Jadi enak tidaknya hidup di China daratan, anda bisa simpulkan sendiri.

Ada lagi data terbaru, yang mungkin bisa anda jadikan referensi mengenai kelayakan hidup di China.

Di tahun 2009 silam, pemerintah China sudah memperkenalkan sistem kredit sosial yang sifatnya terbatas, karena hanya menyangkut regional tertentu. Dengan pemberlakuan sistem ini, maka tiap warga akan diberi peringkat berdasarkan perilakunya, apakah itu A, B, C hingga D. (baca disini)

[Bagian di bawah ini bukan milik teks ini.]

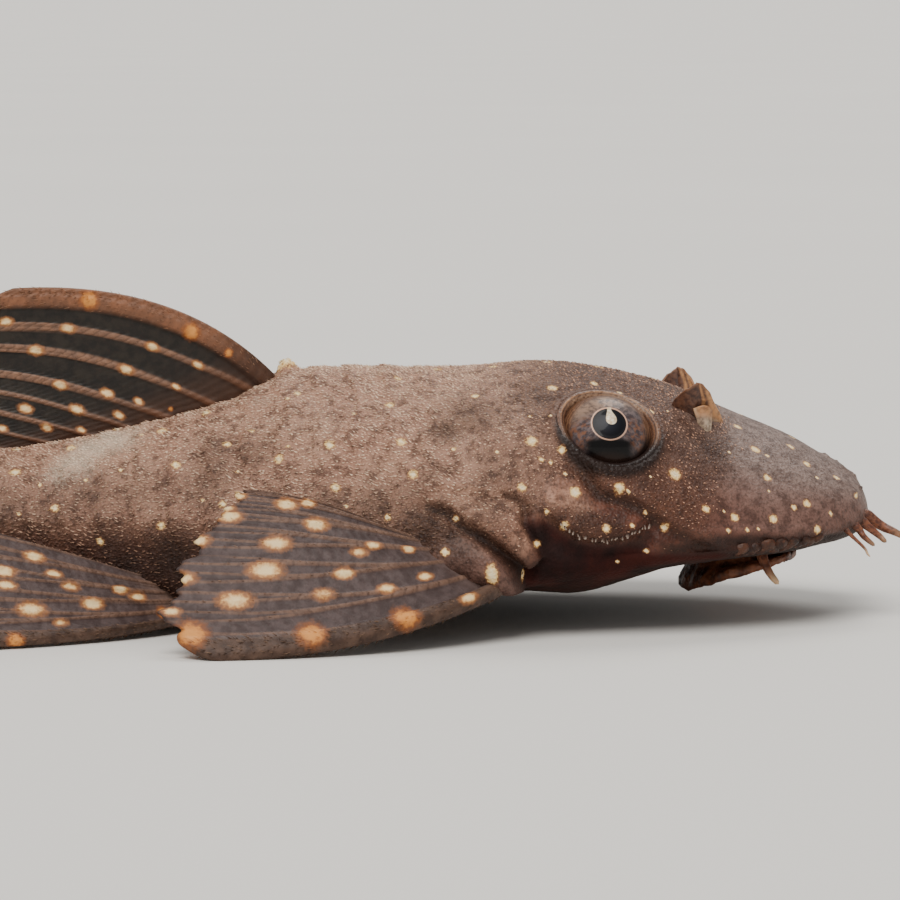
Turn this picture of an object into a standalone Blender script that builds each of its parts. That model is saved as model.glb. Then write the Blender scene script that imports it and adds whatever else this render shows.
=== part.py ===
"""A bristlenose pleco, life size, resting on the floor on its fins and belly.

All sizes below are millimetres; a mesh is scaled to metres when it is made.
A place on the fish is (s, y, z): s is the distance back from the snout tip
along the spine, y the distance to the fish's left and z the height above the
floor. The function place() bends the tail and turns s into the world's X,
with the head towards +X and the origin on the floor under the belly.
"""

import math

import bmesh
import bpy
from mathutils import Vector

MM = 0.001
GAP = 0.3
WELD = 0.002
SHARP_ANGLE = math.radians(40)

# Main lengths along the spine
BODY_LENGTH = 75.0
ORIGIN_S = 39.5
NECK_S = 22.3
TAIL_S = 51.0

# The cut behind the head leans back on top, as the gill opening does
NECK_LEAN = 4.5
NECK_LEAN_REACH = 8.0

# The tail swings to the fish's left along one arc, and its end is rounded over this length
SWING_START_S = 50.0
SWING_RADIUS = 135.0
TAIL_ROUND = 1.3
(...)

Pada akhirnya, huruf yang diperoleh akan mempengaruhi akses mereka untuk mendapatkan pekerjaan, mendapatkan izin usaha hingga mendapatkan akses untuk bersosialisasi. WN dengan grade A, akan mendapatkan privilege yang nggak akan diterima oleh WN dengan grade D. (https://nhglobalpartners.com/china-social-credit-system-explained/)

Itu bukan berita baiknya.

Pada tanggal 14 November silam, otoritas pemerintah Tiongkok merilis RUU yang mengatur pembentukkan Sistem Kredit Sosial yang akan berlaku secara nasional. Rencananya RUU ini akan memandu implementasi kodifikasi dan tata kelola masayarakat China di masa depan. (https://www.chinalawtranslate.com/en/social-credit-law/)

Ngapain pemerintah China merilis RUU Sistem Kredit Sosial?

Berdasarkan roadmap yang dimiliki pemerintah China, mereka memang sudah punya planning untuk memberlakukan Sistem Kredit Sosial (SKS) pada 2020 silam. Namun karena ketidaksiapan, infrastruktur berupa perundangan baru bisa dibuat di tahun ini.

Berdasarkan keterangan resmi pemerintah, “Perlu adanya kepercayaan publik pada pemerintah pusat, utamanya dalam memerangi korupsi, penipuan telekomunikasi, penggelapan pajak, pemalsuan produk hingga plagiarisme.”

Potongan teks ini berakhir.